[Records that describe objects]
## Begin
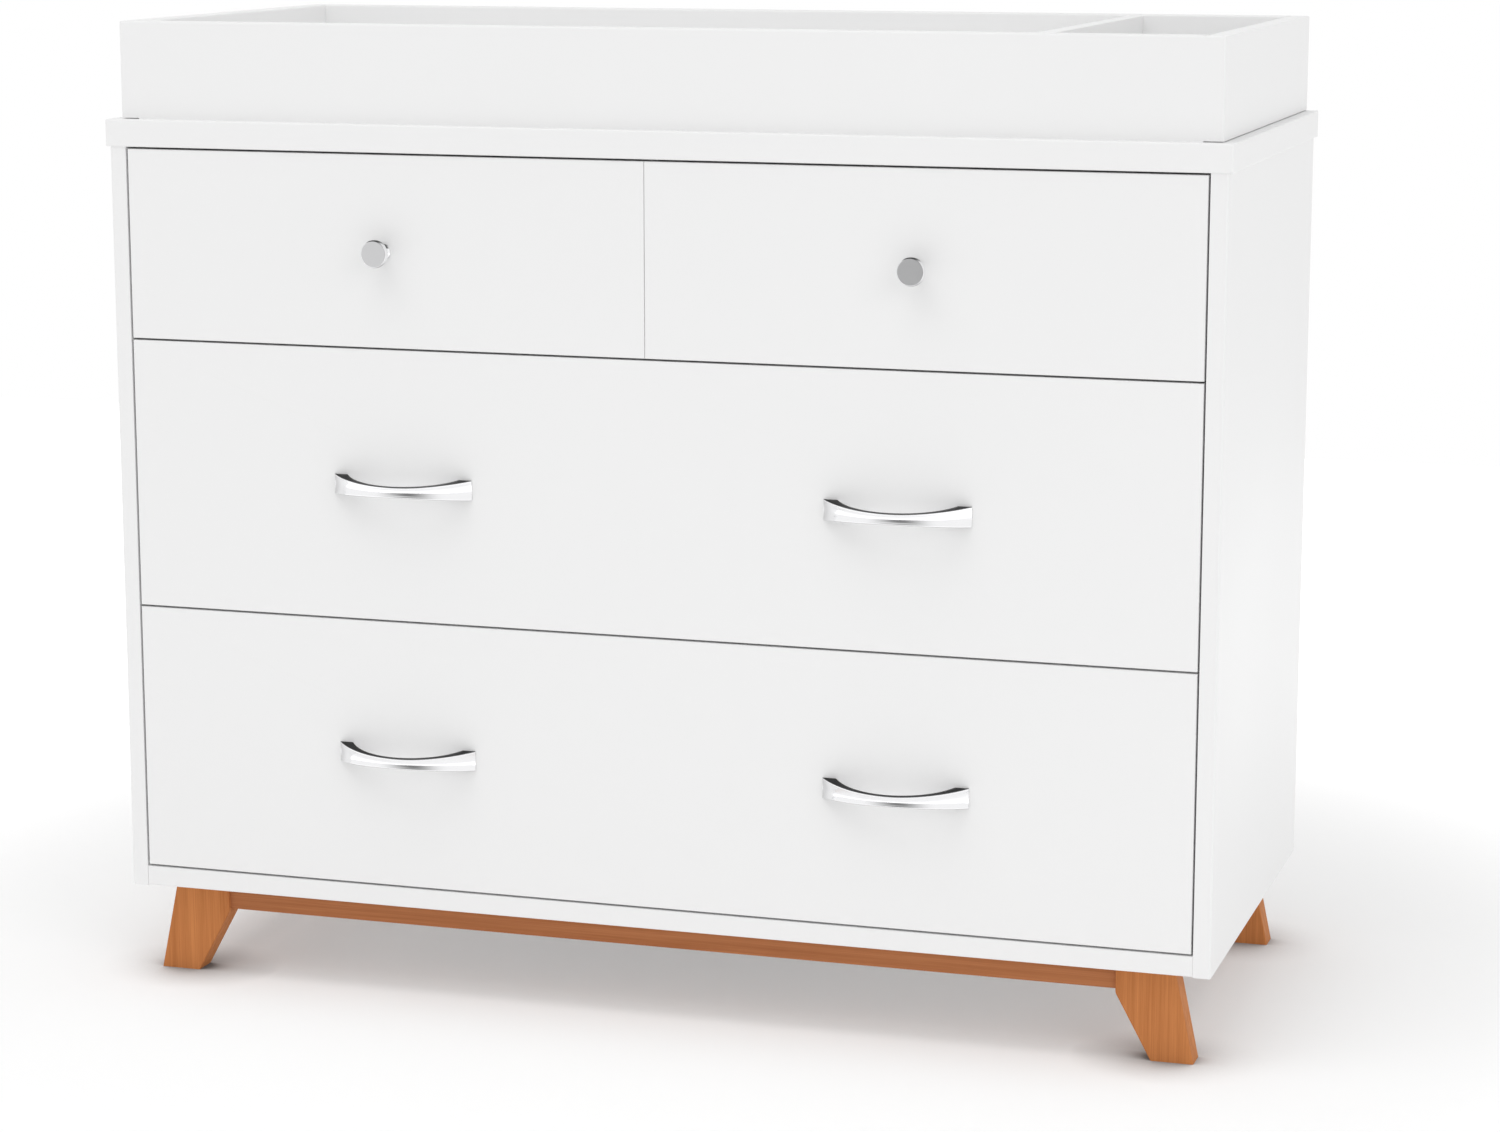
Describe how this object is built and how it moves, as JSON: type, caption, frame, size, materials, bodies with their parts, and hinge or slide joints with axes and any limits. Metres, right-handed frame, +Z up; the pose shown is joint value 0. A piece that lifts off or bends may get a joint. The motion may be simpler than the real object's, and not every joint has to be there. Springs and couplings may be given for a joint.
{
  "type": "dresser with changing tray",
  "caption": "White dresser with a changing tray on its top, wide and narrow drawers on telescopic slides, chrome bow handles and round knobs, and splayed wooden legs.",
  "frame": {"origin": "on the floor, under the middle of the overall footprint, handles and rear tie plates included", "axes": "+X across the front to the right as seen from the front, +Y from the front to the back, +Z up; the drawers open along -Y"},
  "size_m": [1.1276, 0.5286, 0.9735],
  "materials": {
    "painted_board": "white satin paint",
    "leg_wood": "reddish-brown stain under satin lacquer, straight grain",
    "drawer_box_wood": "pale wood, clear matt lacquer",
    "chrome": "polished chrome",
    "slide_steel": "bright zinc plated steel"
  },
  "bodies": {
    "case": {"left_side_panel": "painted_board", "right_side_panel": "painted_board", "bottom_board": "painted_board", "top_board": "painted_board", "back_panel": "painted_board", "drawer_shelf": "painted_board", "centre_partition": "painted_board", "drawer_stretcher": "painted_board", "front_right_leg": "leg_wood", "front_left_leg": "leg_wood", "rear_right_leg": "leg_wood", "rear_left_leg": "leg_wood", "front_rail": "leg_wood", "rear_rail": "leg_wood", "right_rail": "leg_wood", "left_rail": "leg_wood", "tray_front_board": "painted_board", "tray_rear_board": "painted_board", "tray_left_board": "painted_board", "tray_right_board": "painted_board", "tray_divider": "painted_board", "tray_plates": "slide_steel", "bottom_outer_runners": "slide_steel", "middle_outer_runners": "slide_steel", "top_left_outer_runners": "slide_steel", "top_right_outer_runners": "slide_steel"},
    "bottom_drawer": {"bottom_drawer_front": "painted_board", "bottom_drawer_left_side": "drawer_box_wood", "bottom_drawer_right_side": "drawer_box_wood", "bottom_drawer_back": "drawer_box_wood", "bottom_drawer_panel": "drawer_box_wood", "bottom_inner_runners": "slide_steel", "bottom_left_handle": "chrome", "bottom_right_handle": "chrome"},
    "bottom_centre_members": {"bottom_centre_runners": "slide_steel"},
    "middle_drawer": {"middle_drawer_front": "painted_board", "middle_drawer_left_side": "drawer_box_wood", "middle_drawer_right_side": "drawer_box_wood", "middle_drawer_back": "drawer_box_wood", "middle_drawer_panel": "drawer_box_wood", "middle_inner_runners": "slide_steel", "middle_left_handle": "chrome", "middle_right_handle": "chrome"},
    "middle_centre_members": {"middle_centre_runners": "slide_steel"},
    "top_left_drawer": {"top_left_drawer_front": "painted_board", "top_left_drawer_left_side": "drawer_box_wood", "top_left_drawer_right_side": "drawer_box_wood", "top_left_drawer_back": "drawer_box_wood", "top_left_drawer_panel": "drawer_box_wood", "top_left_inner_runners": "slide_steel", "top_left_knob": "chrome"},
    "top_left_centre_members": {"top_left_centre_runners": "slide_steel"},
    "top_right_drawer": {"top_right_drawer_front": "painted_board", "top_right_drawer_left_side": "drawer_box_wood", "top_right_drawer_right_side": "drawer_box_wood", "top_right_drawer_back": "drawer_box_wood", "top_right_drawer_panel": "drawer_box_wood", "top_right_inner_runners": "slide_steel", "top_right_knob": "chrome"},
    "top_right_centre_members": {"top_right_centre_runners": "slide_steel"}
  },
  "joints": [
    {"name": "bottom_drawer_slide", "type": "slide", "parent": "case", "child": "bottom_drawer", "axis": [0, -1, 0], "range_m": [0, 0.38]},
    {"name": "bottom_centre_slide", "type": "slide", "parent": "case", "child": "bottom_centre_members", "axis": [0, -1, 0], "range_m": [0, 0.19]},
    {"name": "middle_drawer_slide", "type": "slide", "parent": "case", "child": "middle_drawer", "axis": [0, -1, 0], "range_m": [0, 0.38]},
    {"name": "middle_centre_slide", "type": "slide", "parent": "case", "child": "middle_centre_members", "axis": [0, -1, 0], "range_m": [0, 0.19]},
    {"name": "top_left_drawer_slide", "type": "slide", "parent": "case", "child": "top_left_drawer", "axis": [0, -1, 0], "range_m": [0, 0.38]},
    {"name": "top_left_centre_slide", "type": "slide", "parent": "case", "child": "top_left_centre_members", "axis": [0, -1, 0], "range_m": [0, 0.19]},
    {"name": "top_right_drawer_slide", "type": "slide", "parent": "case", "child": "top_right_drawer", "axis": [0, -1, 0], "range_m": [0, 0.38]},
    {"name": "top_right_centre_slide", "type": "slide", "parent": "case", "child": "top_right_centre_members", "axis": [0, -1, 0], "range_m": [0, 0.19]}
  ],
  "couplings": [
    {"joint": "bottom_centre_slide", "follows": "bottom_drawer_slide", "ratio": 0.5},
    {"joint": "middle_centre_slide", "follows": "middle_drawer_slide", "ratio": 0.5},
    {"joint": "top_left_centre_slide", "follows": "top_left_drawer_slide", "ratio": 0.5},
    {"joint": "top_right_centre_slide", "follows": "top_right_drawer_slide", "ratio": 0.5}
  ]
}
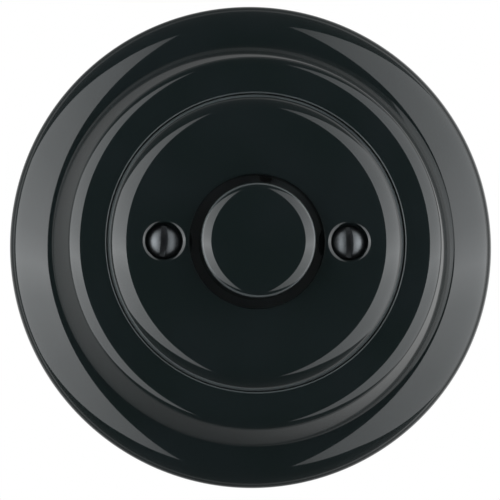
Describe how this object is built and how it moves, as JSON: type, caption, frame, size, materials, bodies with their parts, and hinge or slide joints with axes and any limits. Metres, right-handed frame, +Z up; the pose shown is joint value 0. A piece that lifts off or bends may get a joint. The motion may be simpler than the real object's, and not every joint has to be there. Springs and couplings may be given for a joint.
{
  "type": "rotary dimmer",
  "caption": "Round flush wall dimmer in black glazed porcelain: stepped frame, screwed cover plate and a central knob that turns and pushes.",
  "frame": {"origin": "centre of the frame's back on the wall plane, on the knob's axis", "axes": "front faces -Y towards the room, +X right, +Z up; the insert reaches into the wall along +Y"},
  "size_m": [0.1, 0.0485, 0.1],
  "materials": {
    "black_glaze": "fired gloss glaze",
    "blackened_steel": "satin",
    "zinc_steel": "bright zinc plate",
    "spring_steel": "bright drawn",
    "brass": "turned",
    "black_thermoset": "moulded satin",
    "grey_plastic": "moulded satin",
    "board_laminate": "solder mask",
    "brown_paper_laminate": "punched",
    "carbon_track": "printed",
    "white_nylon": "moulded",
    "bronze": "rolled",
    "tinned_copper": "tinned",
    "enamelled_copper": "enamelled",
    "ferrite": "sintered",
    "yellow_capacitor": "moulded",
    "red_capacitor": "dipped",
    "resistor_lacquer": "lacquered",
    "clear_glass": "clear",
    "silicone_pad": "rolled"
  },
  "bodies": {
    "fixed": {"outer_frame": "black_glaze", "cover_plate": "black_glaze", "cover_screws": "blackened_steel", "cover_posts": "brass", "support_plate": "blackened_steel", "pot_housing": "zinc_steel", "lock_washer": "zinc_steel", "pot_nut": "brass", "pot_wafer": "brown_paper_laminate", "pot_track": "carbon_track", "front_shell": "black_thermoset", "rear_shell": "black_thermoset", "shell_screws": "zinc_steel", "circuit_board": "board_laminate", "switch_housing": "grey_plastic", "return_spring": "spring_steel", "fixed_contacts": "bronze", "triac": "black_thermoset", "triac_tab": "tinned_copper", "insulating_pad": "silicone_pad", "triac_screw": "zinc_steel", "choke_core": "ferrite", "choke_winding": "enamelled_copper", "film_capacitor": "yellow_capacitor", "small_capacitor": "red_capacitor", "resistors": "resistor_lacquer", "trigger_diode": "resistor_lacquer", "fuse_tube": "clear_glass", "fuse_caps": "tinned_copper", "fuse_wire": "tinned_copper", "fuse_clips": "bronze", "terminal_block": "grey_plastic", "terminal_clamps": "brass", "terminal_screws": "zinc_steel", "component_leads": "tinned_copper"},
    "knob": {"knob": "black_glaze", "knob_bush": "brass", "grip_ring": "spring_steel", "control_shaft": "brass", "shaft_clip": "spring_steel"},
    "rotor": {"pot_rotor": "white_nylon", "wiper": "bronze"},
    "plunger": {"switch_plunger": "white_nylon", "contact_bridge": "bronze"}
  },
  "joints": [
    {"name": "knob_turn", "type": "hinge", "parent": "fixed", "child": "rotor", "pos_m": [0, 0, 0], "axis": [0, 1, 0], "range_deg": [0, 300]},
    {"name": "knob_push", "type": "slide", "parent": "rotor", "child": "knob", "axis": [0, 1, 0], "range_m": [0, 0.0018], "stiffness_N_per_m": 900, "springref_m": -0.003},
    {"name": "switch_travel", "type": "slide", "parent": "fixed", "child": "plunger", "axis": [0, 1, 0], "range_m": [0, 0.0018], "deforming": ["return_spring"]}
  ],
  "couplings": [
    {"joint": "switch_travel", "follows": "knob_push", "ratio": 1}
  ]
}
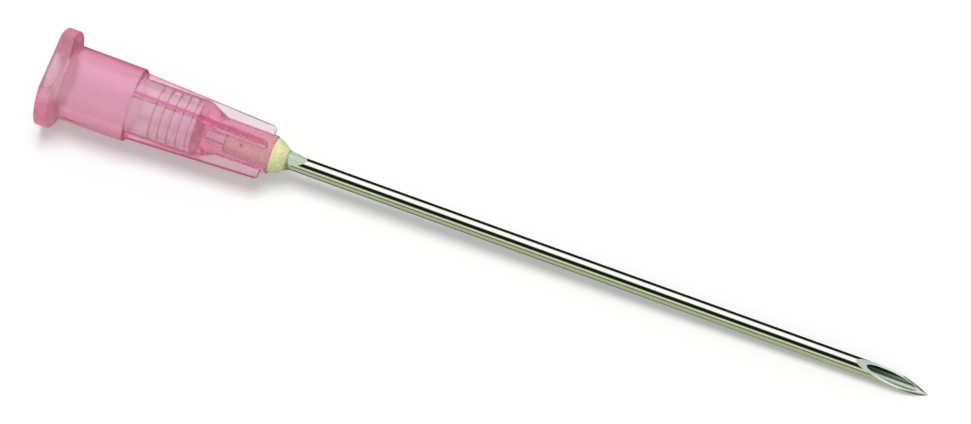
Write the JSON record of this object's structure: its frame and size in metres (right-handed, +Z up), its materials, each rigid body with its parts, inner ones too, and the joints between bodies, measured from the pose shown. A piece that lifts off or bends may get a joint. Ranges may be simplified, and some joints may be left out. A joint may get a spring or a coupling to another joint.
{
  "type": "hypodermic needle",
  "caption": "Disposable hypodermic needle: bevelled stainless steel tube bonded into a see-through pink, finned, lugged hub with a tapered socket for a locking syringe.",
  "frame": {"origin": "centre of the tapered socket's mouth, in the plane of the hub's rear face", "axes": "+X along the needle from hub to point, which dips 2.04 degrees as it lies; +Y towards one lug; +Z up, square to the surface that it lies on"},
  "size_m": [0.0706, 0.0078, 0.0063],
  "materials": {
    "hub_plastic": "see-through pink polypropylene, satin gloss",
    "tube_steel": "bright polished stainless steel",
    "bond_adhesive": "clear pale yellow cured adhesive, glossy"
  },
  "bodies": {
    "root": {"hub": "hub_plastic", "cannula": "tube_steel", "adhesive": "bond_adhesive"}
  },
  "joints": []
}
## End
» GIVEN EXERCISE
Give back exactly the lines from the line containing "Write the JSON" to the end of the entries, and no other lines.

» SOLUTION FOR THIS PROBLEM
Write the JSON record of this object's structure: its frame and size in metres (right-handed, +Z up), its materials, each rigid body with its parts, inner ones too, and the joints between bodies, measured from the pose shown. A piece that lifts off or bends may get a joint. Ranges may be simplified, and some joints may be left out. A joint may get a spring or a coupling to another joint.
{
  "type": "hypodermic needle",
  "caption": "Disposable hypodermic needle: bevelled stainless steel tube bonded into a see-through pink, finned, lugged hub with a tapered socket for a locking syringe.",
  "frame": {"origin": "centre of the tapered socket's mouth, in the plane of the hub's rear face", "axes": "+X along the needle from hub to point, which dips 2.04 degrees as it lies; +Y towards one lug; +Z up, square to the surface that it lies on"},
  "size_m": [0.0706, 0.0078, 0.0063],
  "materials": {
    "hub_plastic": "see-through pink polypropylene, satin gloss",
    "tube_steel": "bright polished stainless steel",
    "bond_adhesive": "clear pale yellow cured adhesive, glossy"
  },
  "bodies": {
    "root": {"hub": "hub_plastic", "cannula": "tube_steel", "adhesive": "bond_adhesive"}
  },
  "joints": []
}